Okay, so. Our point. It should be a skosh obvs by now. Our followup point: We’ve been pondering this all week; this idea of whether or not our somewhat salty take on Stranger Things, this beloved show, comes down to simply being people who were teenagers in the ’80s; the exact people being depicted. It’s a meticulously constructed homage to a decade many of the people involved in the show’s creation didn’t experience directly, and going by the fan and critical response, it has a rather large and intense support coming from folks who also don’t have a lot of direct experience with the Reagan years. But after turning this over and over again all week, we honestly don’t think that’s our problem with it.
Unlike Tom’s mom and the milieu of mid-Century Manhattan corporate melodrama, we think the basic idea of Stranger Things – and the main driver of its considerable charm as a piece of entertainment – sounds fun. Give us that homage to ’80s teen movies, action movies, and horror movies. Inject all that mall fashion and Aqua-Net’d hair directly into our veins. We’re completely up for a round of nostalgia and homage and we think Stranger Things is especially good at depicting its version of the decade. No, it’s not the familiarity of the setting or the overwhelming sense of pastiche that gets us antsy. We’ve stumbled across or into “Have you caught up on season 3 of Stranger Things” conversations all week and we kept asking one question over and over again; one that most people had a problem answering:
“Okay, but … what is Stranger Things about?”

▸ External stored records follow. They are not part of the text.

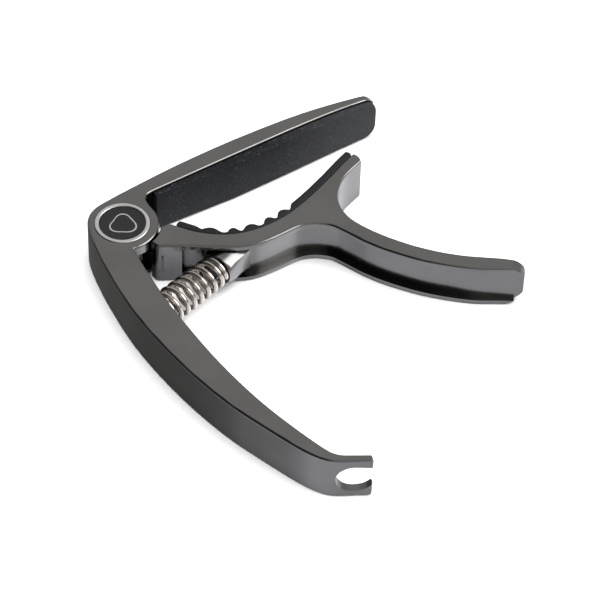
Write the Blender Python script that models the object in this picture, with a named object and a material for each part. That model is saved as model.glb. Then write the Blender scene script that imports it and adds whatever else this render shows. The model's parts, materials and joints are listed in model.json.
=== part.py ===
"""Sprung guitar capo: a cast frame and a cast jaw on one pivot pin, with rubber pads and a coil spring.

Lengths are millimetres until a mesh is made, which is in metres. Drawings have the pivot axis at (0, 0),
+X along the string bar and +Z through the thickness. The whole object is then moved so that its box is
centred on the world origin and rests on z = 0.
"""

import math

import bmesh
import bpy
from mathutils import Vector

MM = 0.001

# Driving dimensions
THICKNESS = 13.0
EDGE_RADIUS = 0.6
TOUCH_GAP = 0.15
TURN_STEPS = 40

HUB_RADIUS = 9.3
SLOT_RADIUS = 7.8
SLOT_LOW = 3.0
SLOT_HIGH = 10.0
KNUCKLE_RADIUS = 7.3
KNUCKLE_LOW = 3.9
KNUCKLE_HIGH = 9.1
WASHER_THICKNESS = 0.5
WASHER_RADIUS = 6.9
PIN_RADIUS = 2.6
PIN_HEAD_RADIUS = 4.0
BUSH_RADIUS = 3.4
BORE_CLEARANCE = 0.15

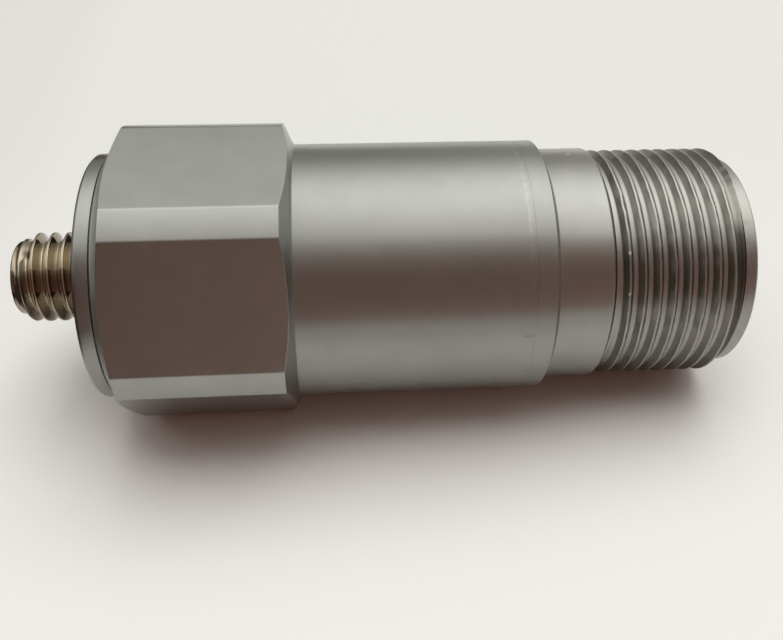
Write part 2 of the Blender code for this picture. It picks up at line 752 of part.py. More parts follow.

And we don’t mean “the eighties” or “movie homages” or “being a kid.” In the end, Mad Men wasn’t really about the advertising industry or New York or the 1960s. It covered those things, of course – as well as the perspectives of middle class white people in the mid-Century, the sexism of decades past, alcoholism, infidelity, racism, classism, the allure of power, the shifting of social mores, and the tragedy of bad parenting. But Mad Men was “about” so much more than just depicting these things or exploring these themes, and it was definitely about more than paying homage to the images and media of the decade. When Mad Men pointed out that certain people looked like the idealized American advertising archetypes of the period, when it compared characters to Grace Kelly or Marilyn Monroe, when it explored the beloved archetype of the plucky, perky go-getter gal trying to make her way in the big city, Mad Men didn’t just lovingly remind you of these things. It said something about them. The Man in the Gray Flannel Suit was broken and twisted inside. The Marilyn analogue got raped. The perfect middle class mother was angry, nervous and neglected. The plucky go-getter wound up in the psych ward after she gave up her baby.
We absolutely are not suggesting that Stranger Things would be better if it put all its characters through those kinds of emotional wringers. The relative lightness of its storytelling (despite all the darkness) and the charm of its cast would not be well served by adding alcoholism and unwanted pregnancies to the mix. That’s not what the show is about. But there’s that obvious question again: What is it about, then? What is it saying about the eighties, about action or horror movies, about the Cold War, about malls and pop song references and New Coke and cotton candy fashion? Or is the entire point of Stranger Things to avoid having anything to say about the things it lovingly recreates or references? Is the loving recreation the entire reason for the show? Because after three seasons, it’s not enough.
Having put that out there, we reiterate that Stranger Things is extremely entertaining. The cast is almost uniformly charming (David Harbour wasn’t well-served by the scripts or direction this season, coming across much angrier and darker than anyone else in the cast, including the outright villains and demonically possessed), and that this season showed a real leap forward in the quality of the plotting and pacing. By the finale, a whole bunch of wildly divergent story strands got seamlessly woven together and the tension level had been exquisitely raised in the finest ’80s action movie traditions. It was fun. We were charmed. Those kids are great. We especially loved Maya Hawke’s introduction as Robin. Not only does she add another female voice to a show that was originally pretty heavily “Boy’s Adventure” in tone, but it’s a sardonic, funny, biting voice amongst a chorus of rather sweetly engaging ones. A little salt in the sugar bowl. And just as her chemistry with Joe Keery (the all-time charmer of the cast) reached insane levels, the show put exactly the kind of spin on this quintessentially ’80s teen character we’re talking about and begging to see more of. The Cool Chick making crazy banter with the Hair Dude? She’s totally gay.
More of that, please. Much, much more. Put a spin on these tropes. Say something about how limiting they were or what underlying truths they embodied. Stranger Things finished its third season having displayed a new sophistication and maturity in its storytelling. When it comes back for the next one, we’d sure love to see it show some depth and nuance to go along with all that fabulous fashion.